A good lie-in to shake off the last of the jet lag, a bit of breakfast and then into
central Colombo on the local bus. Buses here are definitely a cut above the rust buckets of India and reasonably comfortable. Each has a conductor who not only takes the fares collecting, with a certain amount of flair and dexterity, all the rupee notes in a single fan round his middle finger, but also touts tenaciously for business at the main stops along the way, even to the extent of alighting from the bus to cajole passersby. We can only speculate that the driver and conductor are paid a percentage of takings, so keen are they to maximise passenger numbers. That the bus merely slows down at stops to let passengers jump on and off as it rolls by only goes to support our theory. The buses steam through the traffic commandeering the road and hurtling straight through roundabouts and heaven help anyone or thing that gets in the way.
Sri Lanka is in the midst of an extended holiday for the New Year which started on Thursday and lasts at least until Monday, probably longer as people take extended holidays which will also encompass another bank holiday next week as well as Easter. As a result the vast majority of shops are closed and shuttered and the streets in the centre are almost completely devoid of traffic. It makes for relaxing, stress-free sightseeing but something of its vibrancy is lacking and unfortunately it won’t be returning before we leave on Monday.

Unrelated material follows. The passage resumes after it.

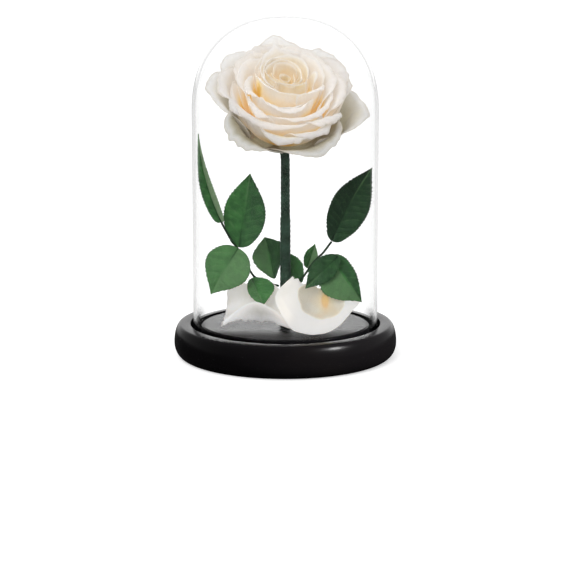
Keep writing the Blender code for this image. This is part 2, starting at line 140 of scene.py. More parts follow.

We has planned to look round the central bazaar, but today there are only a few stalls open and no customers. So, having visited the station to buy our rail tickets for Anuradhapura tomorrow, we decide to head straight for the harbour and a restaurant that is recommended by Lonely Planet. But that too is a casulty of the holiday and we settle instead for another local restaurant, this time with cutlery and some seriously spicy food.
The harbour is actually a working dock and there is little to see even if it was a working day, so we head instead head for Jami-Ul-Alfar Mosque, an imposing red-and-white striped edifice in a side street of the Pettah district. Unfortunately, the interior is not so impressive.
A stroll along Galle Face Green is a pleasant way to while-away some time on route to Vidharamahadevi Park further south off Galle Road. The sea is too treacherous here for swimming, but there are still plenty of people careening in waves as the break onto the small patches of sand that are just visible at high tide.
Our route to Vidharamahadevi Park takes round South Beira Lake where we sit a while enjoying the view. Vidharamahadevi Park, known as Victoria Park until the 1950s when it was renamed in honour of King Dutugemunu mother, is a well-tended,lush green tropical garden with delightful formal fountains and ponds, many flowering trees, a childrens play area and an amusement park. Today it is full of families relaxing. And some of the trees are full of enormous fruit bats hanging like black hankerchieves from the branches.
We round off the day with a drink in the Lion Bar in Mount Lavinia. This bar’s two notable features are a live three piece group playing music vaguely reminiscent of a south sea island and who move from table to table to serenade the, almost exclusively male, clientele; and an rather novel entrance in the style of a lion’s mouth.